When this evidence was presented to Smith, Fox, and a third board member, AU Hogan, when they considered the case on March 31, a majority of the three-member panel agreed that the officer who said that turning on his body camera had slipped his mind had committed misconduct. But they flipped the misconduct recommendation for the cop who said he thought he didn't need to turn on his camera, resolving the allegation instead by saying they were "unable to determine" if the accusation was true. And the officer who didn't provide his business card? Smith and Fox also flipped the investigators' recommendation that the charges be substantiated, to "unable to determine."

Smith and Fox also reversed the six other recommended substantiated charges related to the stop, frisk, and search, voting forward a final determination that the board was "unable to determine" whether misconduct had taken place or not.
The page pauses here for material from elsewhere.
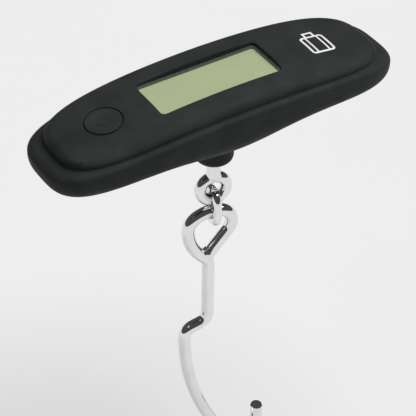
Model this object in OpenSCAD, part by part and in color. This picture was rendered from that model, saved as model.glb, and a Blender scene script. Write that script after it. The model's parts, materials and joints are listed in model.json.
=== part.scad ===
// Digital luggage scale: a barrel-shaped handheld body over a swivelling ring, a chain link and a wire hook.
// Origin: middle of the grip, on the load axis. X runs along the body, Y across it, Z up. Millimetres.

/* [Body] */
// Half of the body's length
half_len = 64; // [62:0.5:66]
// Half of the body's width
half_wid = 18.74; // [18.4:0.02:19.4]
// Wall thickness of both shells
wall = 2; // [1.8:0.1:2.2]
// Height of the ledge at mid length
ledge_h = 7.7; // [7.5:0.1:8]
// Height of the raised plateau at mid length
plateau_h = 12.4; // [12.2:0.1:12.8]
// Width of the plateau's inset along the sides
plateau_side = 2.9; // [2.7:0.1:3.1]
// Width of the plateau's inset at the two ends
plateau_end = 6.05; // [5.8:0.05:6.3]
// Radius of the boss that the hook hangs from
boss_r = 6.6; // [6.4:0.1:6.7]
// Lowest point of the boss, below the origin
boss_drop = 22; // [21.5:0.5:22.5]

/* [Display] */
// Centre of the display window along the body
window_x = -2.7; // [-3:0.1:-2.5]
// Length of the display window
window_l = 43.5; // [43:0.5:44]
// Width of the display window
window_w = 16; // [15.5:0.5:16]

/* [Button] */
// Centre of the power button along the body
button_x = -40.9; // [-41:0.1:-40.7]
// Radius of the power button
button_r = 6; // [5.9:0.05:6.2]

/* [Hook set] */
// Turn of the ring, link and hook about the vertical axis, degrees
hang_turn = -10; // [-20:1:20]
// Radius of the ring's wire
ring_wire_r = 2; // [1.9:0.05:2]
// Radius of the ring, to the middle of its wire
ring_r = 4.7; // [4.6:0.1:4.8]
// Height of the ring's centre
ring_z = -34.8; // [-34.9:0.1:-34.7]
// Radius of the link's wire
link_wire_r = 1.5; // [1.45:0.05:1.55]
// Radius of the link's rounded ends, to the middle of its wire
link_r = 4; // [4:0.05:4.15]
// Length of the link's straight sides
link_straight = 4.5; // [4.5:0.1:4.7]
// Radius of the hook's wire
hook_wire_r = 2.25; // [2.1:0.05:2.25]

/* [Hidden] */

$fn = 48;
eps = 0.01;
long = 60;

// Outline of the body from above: a squared-off oval.
outline_steps = 72;
outline_px = 5.4;
outline_py = 3.28;
shell_colour = [0.16, 0.17, 0.17];
board_colour = [0.05, 0.3, 0.15];
steel_colour = [0.82, 0.83, 0.85];

// Heights of the body's surfaces, each as a function of the place along it.
function arch(x, k) = 1 - k * pow(x / 64, 2);
function ledge_z(x) = ledge_h * arch(x, 0.575);
function plateau_z(x) = plateau_h * arch(x, 0.553);
function parting_z(x) = 2.9 - 2.6 * pow(x / 64, 2);
function belly_z(x) =
    let (u = x / 64)
    -(3.66 + 12 * pow(u, 2) - 6.08 * pow(u, 4) + 8.14 * exp(-pow(x / 23.74, 2)));

function spow(v, p) = sign(v) * pow(abs(v), p);

// One point of the outline, set in from it by inx at the ends and iny at the sides.
function rim(i, inx, iny) =
    let (a = 360 * i / outline_steps)
    [
        (half_len - inx) * spow(cos(a), 2 / outline_px),
        (half_wid - iny) * spow(sin(a), 2 / outline_py)
    ];

// One ring of points: the outline at an inset, each point at the height that a function of x gives.
function ring(inx, iny, height) = [
    for (i = [0 : outline_steps - 1])
        let (p = rim(i, inx, iny))
        [p[0], p[1], height(p[0])]
];

// Closed solid through rings from low to high. Both ends close with strips across the body.
module loft(rings) {
    n = outline_steps;
    last = (len(rings) - 1) * n;
    sides = [
        for (k = [0 : len(rings) - 2], i = [0 : n - 1])
            let (a = k * n + i, b = k * n + (i + 1) % n)
            for (t = [[a, a + n, b + n], [a, b + n, b]]) t
    ];
    low = [
        for (i = [0 : n / 2 - 1])
            let (a = i, b = i + 1, c = n - i - 1, d = (n - i) % n)
            for (t = [[a, b, c], [a, c, d]])
                if (t[0] != t[1] && t[1] != t[2] && t[0] != t[2]) t
    ];
    high = [for (t = low) [t[2] + last, t[1] + last, t[0] + last]];
    polyhedron(points = [for (r = rings, p = r) p], faces = concat(sides, low, high));
}

// Upper half of the body grown inwards by t: outer skin at t = 0, inner cavity at t = wall.
groove = 0.25;
ledge_edge_x = 3;
ledge_edge_y = 1.9;
plateau_round = 1.5;
module upper_skin(t) {
    edge = [for (a = [0 : 22.5 : 90]) ring(
        t + ledge_edge_x * (1 - cos(a)),
        t + ledge_edge_y * (1 - cos(a)),
        function (x) ledge_z(x) - t - ledge_edge_y * (1 - sin(a))
    )];
    brow = [for (a = [0 : 30 : 90]) ring(
        t + plateau_end + plateau_round * (1 - cos(a)),
        t + plateau_side + plateau_round * (1 - cos(a)),
        function (x) plateau_z(x) - t - plateau_round * (1 - sin(a))
    )];
    foot = t > 0
        ? []
        : [ring(plateau_end - 0.5, plateau_side - 0.35, function (x) ledge_z(x) - 0.55)];
    lip = t > 0
        ? [ring(t, t, function (x) parting_z(x) - eps)]
        : [
            ring(groove, groove, function (x) parting_z(x)),
            ring(0, 0, function (x) parting_z(x) + groove)
        ];
    loft(concat(lip, edge, foot, brow));
}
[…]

Out of 9 instances of alleged police misconduct that night for which investigators found evidence, only one would get sent to the NYPD for recommended discipline: the instance of the officer who didn't turn on his body camera because it "slipped his mind." (If the NYPD approved the CCRB's recommendation, that infraction would carry a penalty that ranges from "oral admonishment" to the docking of five vacation days.)

When Andre learned that the police who jumped out on him that night weren't going to suffer any consequences for what he still believes was an improper stop, frisk, and search, he was frustrated.
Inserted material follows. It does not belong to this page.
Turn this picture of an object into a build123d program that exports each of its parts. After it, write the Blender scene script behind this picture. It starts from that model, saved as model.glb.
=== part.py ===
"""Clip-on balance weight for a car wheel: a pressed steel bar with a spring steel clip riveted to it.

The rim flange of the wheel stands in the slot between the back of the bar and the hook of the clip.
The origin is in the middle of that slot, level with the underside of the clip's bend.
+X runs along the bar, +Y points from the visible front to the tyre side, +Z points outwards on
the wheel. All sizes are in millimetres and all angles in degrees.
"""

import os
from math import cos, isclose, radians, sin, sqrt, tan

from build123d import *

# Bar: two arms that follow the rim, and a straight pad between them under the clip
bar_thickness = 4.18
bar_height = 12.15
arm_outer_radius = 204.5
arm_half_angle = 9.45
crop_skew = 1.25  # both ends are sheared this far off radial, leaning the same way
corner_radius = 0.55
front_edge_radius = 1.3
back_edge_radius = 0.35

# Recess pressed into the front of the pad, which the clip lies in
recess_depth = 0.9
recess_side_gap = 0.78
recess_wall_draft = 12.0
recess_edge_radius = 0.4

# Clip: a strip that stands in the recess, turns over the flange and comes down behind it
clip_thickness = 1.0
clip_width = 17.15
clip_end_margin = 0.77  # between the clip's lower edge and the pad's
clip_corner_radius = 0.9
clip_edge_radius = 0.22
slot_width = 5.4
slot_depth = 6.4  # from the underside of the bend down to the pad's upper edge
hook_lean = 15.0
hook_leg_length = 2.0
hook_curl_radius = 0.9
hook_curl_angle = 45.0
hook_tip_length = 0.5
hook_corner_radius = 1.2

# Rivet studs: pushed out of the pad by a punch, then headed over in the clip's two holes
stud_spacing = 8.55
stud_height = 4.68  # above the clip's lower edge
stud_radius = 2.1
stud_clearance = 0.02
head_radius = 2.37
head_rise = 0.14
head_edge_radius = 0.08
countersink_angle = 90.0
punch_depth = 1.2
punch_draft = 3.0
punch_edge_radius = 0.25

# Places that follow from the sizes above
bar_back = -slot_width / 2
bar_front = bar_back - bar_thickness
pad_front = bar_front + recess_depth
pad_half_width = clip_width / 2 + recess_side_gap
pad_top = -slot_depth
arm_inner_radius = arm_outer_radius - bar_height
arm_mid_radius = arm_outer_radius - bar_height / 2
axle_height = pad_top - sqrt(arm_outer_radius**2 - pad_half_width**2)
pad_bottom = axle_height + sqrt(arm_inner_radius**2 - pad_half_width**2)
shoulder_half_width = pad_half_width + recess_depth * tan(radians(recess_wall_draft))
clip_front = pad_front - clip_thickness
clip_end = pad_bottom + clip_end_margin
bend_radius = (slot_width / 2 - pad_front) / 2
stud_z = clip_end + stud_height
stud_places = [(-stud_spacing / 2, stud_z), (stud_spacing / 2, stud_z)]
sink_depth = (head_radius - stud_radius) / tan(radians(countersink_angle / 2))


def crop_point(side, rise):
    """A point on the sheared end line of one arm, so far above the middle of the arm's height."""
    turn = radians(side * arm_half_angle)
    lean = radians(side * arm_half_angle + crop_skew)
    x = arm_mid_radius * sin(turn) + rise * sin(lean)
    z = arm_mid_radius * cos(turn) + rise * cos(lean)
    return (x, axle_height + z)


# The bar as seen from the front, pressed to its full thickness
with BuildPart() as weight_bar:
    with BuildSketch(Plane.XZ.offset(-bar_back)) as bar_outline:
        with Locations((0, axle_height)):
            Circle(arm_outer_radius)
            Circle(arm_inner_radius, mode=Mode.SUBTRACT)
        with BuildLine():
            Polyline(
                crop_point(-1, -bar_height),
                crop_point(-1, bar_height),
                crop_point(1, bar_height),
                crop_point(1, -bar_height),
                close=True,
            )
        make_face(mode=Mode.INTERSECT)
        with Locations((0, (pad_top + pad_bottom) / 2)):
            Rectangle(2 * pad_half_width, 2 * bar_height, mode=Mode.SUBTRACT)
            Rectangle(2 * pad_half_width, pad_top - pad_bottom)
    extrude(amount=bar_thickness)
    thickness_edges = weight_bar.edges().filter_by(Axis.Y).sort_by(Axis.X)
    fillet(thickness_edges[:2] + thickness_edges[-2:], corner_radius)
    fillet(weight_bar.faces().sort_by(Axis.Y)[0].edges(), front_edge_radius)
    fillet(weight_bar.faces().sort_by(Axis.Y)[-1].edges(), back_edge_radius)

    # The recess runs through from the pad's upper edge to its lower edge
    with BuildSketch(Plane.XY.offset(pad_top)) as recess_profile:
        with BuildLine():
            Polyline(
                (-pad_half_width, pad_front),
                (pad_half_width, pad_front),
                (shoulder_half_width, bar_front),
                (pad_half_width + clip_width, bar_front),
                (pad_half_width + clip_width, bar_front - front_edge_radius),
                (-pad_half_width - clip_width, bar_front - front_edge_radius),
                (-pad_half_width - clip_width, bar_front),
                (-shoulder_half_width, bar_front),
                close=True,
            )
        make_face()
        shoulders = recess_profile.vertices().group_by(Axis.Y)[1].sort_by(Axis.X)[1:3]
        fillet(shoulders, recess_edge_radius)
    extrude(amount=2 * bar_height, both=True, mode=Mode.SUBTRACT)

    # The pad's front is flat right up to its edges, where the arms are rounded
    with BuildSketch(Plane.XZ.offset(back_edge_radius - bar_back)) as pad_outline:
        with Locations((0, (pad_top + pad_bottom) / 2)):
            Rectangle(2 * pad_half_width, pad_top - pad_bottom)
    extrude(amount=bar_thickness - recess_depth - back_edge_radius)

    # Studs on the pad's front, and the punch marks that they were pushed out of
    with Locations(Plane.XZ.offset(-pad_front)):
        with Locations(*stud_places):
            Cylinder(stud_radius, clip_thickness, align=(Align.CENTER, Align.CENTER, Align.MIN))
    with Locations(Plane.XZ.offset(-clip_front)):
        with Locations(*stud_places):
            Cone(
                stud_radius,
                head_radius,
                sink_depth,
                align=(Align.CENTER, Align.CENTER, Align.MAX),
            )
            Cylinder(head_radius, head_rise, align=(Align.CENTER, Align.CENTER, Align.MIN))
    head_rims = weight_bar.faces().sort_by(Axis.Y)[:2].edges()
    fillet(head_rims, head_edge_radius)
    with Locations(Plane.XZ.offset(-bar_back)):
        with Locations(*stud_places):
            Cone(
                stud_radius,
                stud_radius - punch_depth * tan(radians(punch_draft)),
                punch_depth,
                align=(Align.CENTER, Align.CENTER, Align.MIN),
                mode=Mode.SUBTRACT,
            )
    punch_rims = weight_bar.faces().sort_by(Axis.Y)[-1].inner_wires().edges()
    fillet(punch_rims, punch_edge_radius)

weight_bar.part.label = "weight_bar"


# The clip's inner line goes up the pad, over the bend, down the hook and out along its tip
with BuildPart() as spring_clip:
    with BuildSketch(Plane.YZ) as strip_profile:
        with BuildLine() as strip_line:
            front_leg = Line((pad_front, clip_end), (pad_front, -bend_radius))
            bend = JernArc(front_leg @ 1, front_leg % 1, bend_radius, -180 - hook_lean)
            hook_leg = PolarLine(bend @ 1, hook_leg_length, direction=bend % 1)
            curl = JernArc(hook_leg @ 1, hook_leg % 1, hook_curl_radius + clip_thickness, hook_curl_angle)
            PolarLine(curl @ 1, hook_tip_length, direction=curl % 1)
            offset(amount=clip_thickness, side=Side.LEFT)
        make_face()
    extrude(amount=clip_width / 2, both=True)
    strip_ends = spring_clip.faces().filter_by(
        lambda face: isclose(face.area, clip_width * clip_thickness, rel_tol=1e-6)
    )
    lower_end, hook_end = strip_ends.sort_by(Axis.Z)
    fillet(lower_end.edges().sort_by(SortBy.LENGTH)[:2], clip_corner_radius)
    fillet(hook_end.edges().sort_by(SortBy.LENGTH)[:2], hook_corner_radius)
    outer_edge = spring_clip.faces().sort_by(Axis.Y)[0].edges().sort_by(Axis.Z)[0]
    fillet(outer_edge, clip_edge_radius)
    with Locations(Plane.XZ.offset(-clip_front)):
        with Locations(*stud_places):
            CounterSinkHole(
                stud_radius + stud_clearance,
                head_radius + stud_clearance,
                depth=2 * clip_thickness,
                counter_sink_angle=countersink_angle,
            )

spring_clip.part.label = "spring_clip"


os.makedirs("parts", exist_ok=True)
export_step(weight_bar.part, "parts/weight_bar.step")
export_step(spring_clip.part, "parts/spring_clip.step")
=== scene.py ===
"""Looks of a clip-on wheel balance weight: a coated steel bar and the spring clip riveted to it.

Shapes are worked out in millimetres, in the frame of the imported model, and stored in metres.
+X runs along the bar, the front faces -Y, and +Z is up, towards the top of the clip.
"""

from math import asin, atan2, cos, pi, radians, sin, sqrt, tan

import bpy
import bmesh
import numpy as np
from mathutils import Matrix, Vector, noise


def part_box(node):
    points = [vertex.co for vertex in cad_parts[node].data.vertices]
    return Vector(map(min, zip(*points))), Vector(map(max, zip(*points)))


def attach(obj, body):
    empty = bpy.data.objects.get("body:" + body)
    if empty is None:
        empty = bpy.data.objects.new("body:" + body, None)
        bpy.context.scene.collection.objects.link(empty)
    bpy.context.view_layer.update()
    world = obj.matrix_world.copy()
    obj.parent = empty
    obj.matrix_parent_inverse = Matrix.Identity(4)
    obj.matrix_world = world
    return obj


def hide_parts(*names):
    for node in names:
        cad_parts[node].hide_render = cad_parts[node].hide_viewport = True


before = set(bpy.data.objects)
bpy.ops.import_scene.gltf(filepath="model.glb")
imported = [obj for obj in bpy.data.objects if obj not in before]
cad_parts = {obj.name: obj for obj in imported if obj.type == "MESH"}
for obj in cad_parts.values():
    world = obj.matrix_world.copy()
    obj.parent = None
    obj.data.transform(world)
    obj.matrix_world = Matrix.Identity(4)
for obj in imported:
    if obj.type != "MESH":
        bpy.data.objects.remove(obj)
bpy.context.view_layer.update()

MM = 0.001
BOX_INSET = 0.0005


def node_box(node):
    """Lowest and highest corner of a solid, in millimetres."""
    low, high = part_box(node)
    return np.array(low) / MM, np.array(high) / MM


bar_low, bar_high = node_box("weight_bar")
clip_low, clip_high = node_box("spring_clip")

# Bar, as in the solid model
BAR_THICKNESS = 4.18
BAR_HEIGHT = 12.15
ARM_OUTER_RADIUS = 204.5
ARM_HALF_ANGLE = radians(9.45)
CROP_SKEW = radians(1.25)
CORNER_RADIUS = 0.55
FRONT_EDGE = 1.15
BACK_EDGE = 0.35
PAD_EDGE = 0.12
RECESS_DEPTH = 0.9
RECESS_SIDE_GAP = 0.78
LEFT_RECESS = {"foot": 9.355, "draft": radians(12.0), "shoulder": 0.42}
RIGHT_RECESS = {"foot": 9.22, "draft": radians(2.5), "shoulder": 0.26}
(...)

"I feel like the CCRB is covering police officers' tracks and making sure that they don't get in trouble, or they just receive slaps on the wrist," Andre told Hell Gate. "Honestly, that makes me very angry, because this shouldn't happen. The police should be responsible for what they did, and held accountable."

He added, "It's made me lose belief in the justice system, because, number one, I don't believe in police just coming up and randomly attacking innocent civilians that don't do anything. I don't stand for that. It's disgusting—why do you feel like you need to use your badge and your status as a police officer to intimidate other people?"